- Theatrical release poster
- Directed by: Syam Praveen
- Written by: Vipin Krishnan Syam Praveen
- Dialogues by: Ajayan Bala
- Produced by: Shiju Thameens
- Starring: Vetri Parvathy Arun Dayyana Ramesh Thilak
- Cinematography: Armo Kiran Nupital
- Edited by: San Lokesh
- Music by: Gavaskar Avinash
- Production company: Shijuthameen's Film Factory PVT LTD
- Distributed by: PVR Pictures
- Release date: 10 March 2023;
- Country: India
- Language: Tamil

= Memories (2023 film) =

2022 Indian film

Memories is 2023 Indian Tamil-language action thriller film written and directed by Syam and Praveen, and produced by Shiju Thameens under, Shiju Thameen's Film Factory PVT LTD. It features Vetri, Parvathy Arun, Dayyana, and Ramesh Thilak in the lead roles with R. N. R. Manohar, Hareesh Peradi, Sajil, Srikumar, Salildas playing the pivotal roles. The film was released on 10 March 2023.

== Plot ==

Venki, who is accused of murder, is unable to recollect what happened due to memory loss.

== Production ==
The film's shoot began in 2019 and got wrapped in September 2020.

== Soundtrack ==

The soundtrack and score is composed by Gavaskar Avinash and the album featured two songs. The audio rights were acquired by Lahari Music.

Track listing
| No. | Title | Lyrics | Music | Singer(s) | Length |
|---|---|---|---|---|---|
| 1. | "Per Aazhi" | Anbuchezhian | Gavaskar Avinash | Sathya Prakash, Vishnu Ram | 3:11 |
| 2. | "Nenjaaliye" | Anbuchezhian | Gavaskar Avinash | Karthik | 3:21 |
| Total length: |  |  |  |  | 6:32 |

== Reception ==
The film was released theatrically worldwide on 10 March 2023. The film received negative reviews from critics. Logesh Balachandran critic from The Times of India gave 1.5 stars out of 5 stars and noted that "Memories, an experience we wish to erase from our memory". Avinash Ramachandran of Cinema Express felt "film ends up being a largely forgettable experience despite having a fantastical premise at the core of it all".

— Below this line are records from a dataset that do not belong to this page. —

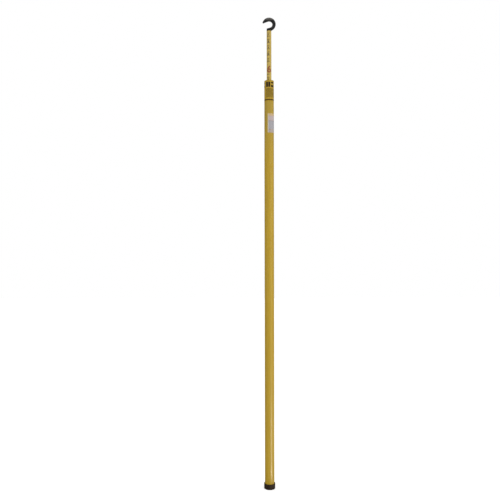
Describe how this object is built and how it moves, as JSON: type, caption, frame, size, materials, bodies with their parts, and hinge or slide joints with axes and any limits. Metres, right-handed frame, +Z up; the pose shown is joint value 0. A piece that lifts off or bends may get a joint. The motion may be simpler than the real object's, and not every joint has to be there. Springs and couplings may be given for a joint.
{
  "type": "telescoping measuring stick",
  "caption": "Slim round telescoping pole with nested tubes, a rubber boot, button locks and a hook on its tip, for measuring heights from the ground.",
  "frame": {"origin": "on the ground under the middle of the boot", "axes": "+Z up along the stick, -Y the side with the graduations, -X the side that the hook opens to"},
  "size_m": [0.0531, 0.0452, 1.8947],
  "materials": {
    "yellow_fibreglass": "satin",
    "pale_fibreglass": "satin",
    "boot_rubber": "matte",
    "hook_nylon": "gloss",
    "plug_nylon": "matte",
    "lock_steel": "satin"
  },
  "bodies": {
    "base": {"boot": "boot_rubber", "base_tube": "yellow_fibreglass", "base_plug": "plug_nylon"},
    "section_1": {"section_tube_1": "yellow_fibreglass", "bottom_plug_1": "plug_nylon", "button_spring_1": "lock_steel"},
    "section_2": {"section_tube_2": "yellow_fibreglass", "bottom_plug_2": "plug_nylon", "button_spring_2": "lock_steel"},
    "section_3": {"section_tube_3": "yellow_fibreglass", "bottom_plug_3": "plug_nylon", "button_spring_3": "lock_steel"},
    "section_4": {"section_tube_4": "yellow_fibreglass", "bottom_plug_4": "plug_nylon", "button_spring_4": "lock_steel"},
    "section_5": {"section_tube_5": "yellow_fibreglass", "bottom_plug_5": "plug_nylon", "button_spring_5": "lock_steel"},
    "section_6": {"section_tube_6": "yellow_fibreglass", "bottom_plug_6": "plug_nylon", "button_spring_6": "lock_steel"},
    "section_7": {"section_tube_7": "yellow_fibreglass", "bottom_plug_7": "plug_nylon", "button_spring_7": "lock_steel"},
    "section_8": {"section_tube_8": "yellow_fibreglass", "bottom_plug_8": "plug_nylon", "button_spring_8": "lock_steel"},
    "tip_section": {"tip_tube": "pale_fibreglass", "bottom_plug_9": "plug_nylon", "button_spring_9": "lock_steel", "hook": "hook_nylon", "hook_pin": "lock_steel"},
    "button_1": {"lock_button_1": "lock_steel"},
    "button_2": {"lock_button_2": "lock_steel"},
    "button_3": {"lock_button_3": "lock_steel"},
    "button_4": {"lock_button_4": "lock_steel"},
    "button_5": {"lock_button_5": "lock_steel"},
    "button_6": {"lock_button_6": "lock_steel"},
    "button_7": {"lock_button_7": "lock_steel"},
    "button_8": {"lock_button_8": "lock_steel"},
    "button_9": {"lock_button_9": "lock_steel"}
  },
  "joints": [
    {"name": "section_1_slide", "type": "slide", "parent": "base", "child": "section_1", "axis": [0, 0, 1], "range_m": [0, 1.5314]},
    {"name": "section_2_slide", "type": "slide", "parent": "section_1", "child": "section_2", "axis": [0, 0, 1], "range_m": [0, 1.5197]},
    {"name": "section_3_slide", "type": "slide", "parent": "section_2", "child": "section_3", "axis": [0, 0, 1], "range_m": [0, 1.508]},
    {"name": "section_4_slide", "type": "slide", "parent": "section_3", "child": "section_4", "axis": [0, 0, 1], "range_m": [0, 1.4963]},
    {"name": "section_5_slide", "type": "slide", "parent": "section_4", "child": "section_5", "axis": [0, 0, 1], "range_m": [0, 1.4846]},
    {"name": "section_6_slide", "type": "slide", "parent": "section_5", "child": "section_6", "axis": [0, 0, 1], "range_m": [0, 1.4729]},
    {"name": "section_7_slide", "type": "slide", "parent": "section_6", "child": "section_7", "axis": [0, 0, 1], "range_m": [0, 1.4612]},
    {"name": "section_8_slide", "type": "slide", "parent": "section_7", "child": "section_8", "axis": [0, 0, 1], "range_m": [0, 1.4495]},
    {"name": "tip_slide", "type": "slide", "parent": "section_8", "child": "tip_section", "axis": [0, 0, 1], "range_m": [0, 1.4378]},
    {"name": "button_1_travel", "type": "slide", "parent": "section_1", "child": "button_1", "axis": [0, 1, 0], "range_m": [0, 0.00106], "stiffness_N_per_m": 150, "springref_m": 0.006, "deforming": ["button_spring_1"]},
    {"name": "button_2_travel", "type": "slide", "parent": "section_2", "child": "button_2", "axis": [0, 1, 0], "range_m": [0, 0.00106], "stiffness_N_per_m": 150, "springref_m": 0.006, "deforming": ["button_spring_2"]},
    {"name": "button_3_travel", "type": "slide", "parent": "section_3", "child": "button_3", "axis": [0, 1, 0], "range_m": [0, 0.00106], "stiffness_N_per_m": 150, "springref_m": 0.006, "deforming": ["button_spring_3"]},
    {"name": "button_4_travel", "type": "slide", "parent": "section_4", "child": "button_4", "axis": [0, 1, 0], "range_m": [0, 0.00106], "stiffness_N_per_m": 150, "springref_m": 0.006, "deforming": ["button_spring_4"]},
    {"name": "button_5_travel", "type": "slide", "parent": "section_5", "child": "button_5", "axis": [0, 1, 0], "range_m": [0, 0.00106], "stiffness_N_per_m": 150, "springref_m": 0.006, "deforming": ["button_spring_5"]},
    {"name": "button_6_travel", "type": "slide", "parent": "section_6", "child": "button_6", "axis": [0, 1, 0], "range_m": [0, 0.00106], "stiffness_N_per_m": 150, "springref_m": 0.006, "deforming": ["button_spring_6"]},
    {"name": "button_7_travel", "type": "slide", "parent": "section_7", "child": "button_7", "axis": [0, 1, 0], "range_m": [0, 0.00106], "stiffness_N_per_m": 150, "springref_m": 0.006, "deforming": ["button_spring_7"]},
    {"name": "button_8_travel", "type": "slide", "parent": "section_8", "child": "button_8", "axis": [0, 1, 0], "range_m": [0, 0.00106], "stiffness_N_per_m": 150, "springref_m": 0.006, "deforming": ["button_spring_8"]},
    {"name": "button_9_travel", "type": "slide", "parent": "tip_section", "child": "button_9", "axis": [0, 1, 0], "range_m": [0, 0.00106], "stiffness_N_per_m": 150, "springref_m": 0.006, "deforming": ["button_spring_9"]}
  ]
}
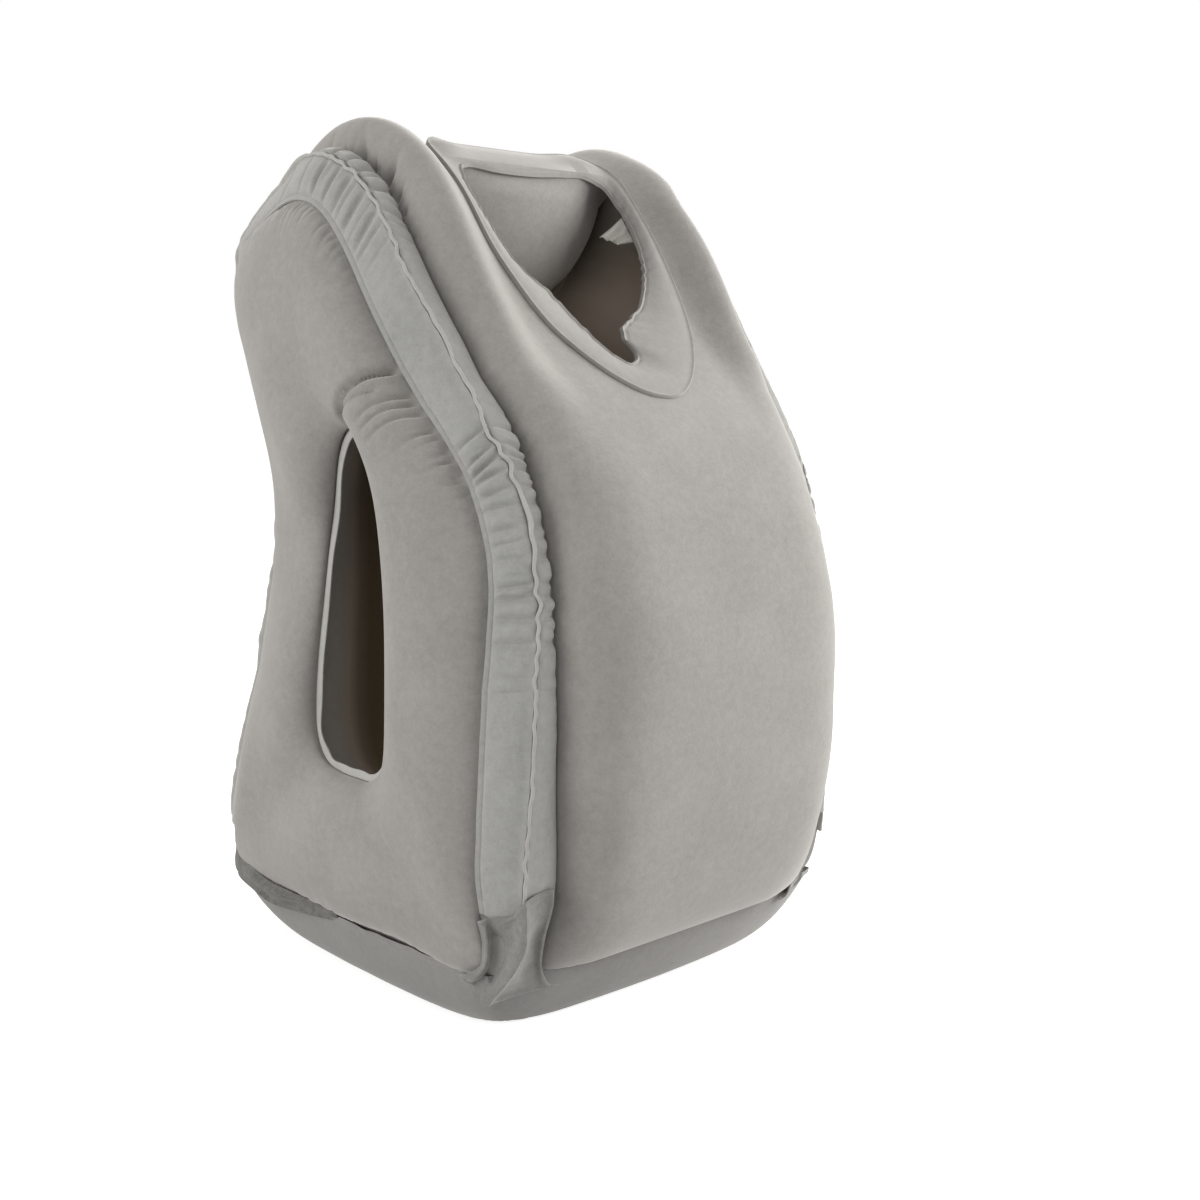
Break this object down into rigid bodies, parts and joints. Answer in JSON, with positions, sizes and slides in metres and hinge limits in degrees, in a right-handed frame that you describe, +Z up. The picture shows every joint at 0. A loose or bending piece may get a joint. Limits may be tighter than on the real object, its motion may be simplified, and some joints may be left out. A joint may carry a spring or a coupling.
{
  "type": "inflatable travel pillow",
  "caption": "Upright inflatable cushion leaned on while seated, with an arm tunnel through its sides, a sloping face opening with a flat collar, ruched side gussets and a domed base.",
  "frame": {"origin": "on the ground, under the middle of the pillow: x = 0 is its plane of symmetry and z = 0 is the flat of the base panel", "axes": "+Z up, -Y towards the belly and the user, +X towards the user's left, along the arm tunnel"},
  "size_m": [0.3442, 0.3629, 0.5445],
  "materials": {
    "flocked_body": "warm grey flocked film, matt and velvety",
    "flocked_gusset": "grey flocked film, matt, with welded edges",
    "flocked_base": "darker grey flocked film, matt",
    "pale_film": "pale smooth film"
  },
  "bodies": {
    "root": {"air_chamber": "flocked_body", "base_panel": "flocked_base", "gusset_rear_strip_left": "flocked_gusset", "gusset_rear_strip_right": "flocked_gusset", "gusset_front_strip_left": "flocked_gusset", "gusset_front_strip_right": "flocked_gusset", "gusset_standing_seam_left": "flocked_gusset", "gusset_standing_seam_right": "flocked_gusset", "arm_opening_lip_left": "flocked_gusset", "arm_opening_lip_right": "flocked_gusset", "face_collar": "flocked_body", "corner_ear_front_left": "flocked_gusset", "corner_ear_front_right": "flocked_gusset", "corner_ear_back_left": "flocked_gusset", "corner_ear_back_right": "flocked_gusset", "inner_tab": "pale_film"}
  },
  "joints": []
}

A critic from Maalai Malar gave 2.75 stars out of 5 stars and wrote "Director Sam and Praveen has directed the film with the same concept of memory erasing and memory inserting. Kudos to him for his new venture." A critic from Dina Thanthi noted that "Directors Shyam and Praveen make the psycho-thriller story with a lively screenplay without boring the idea of erasing one's memory and replacing it with another."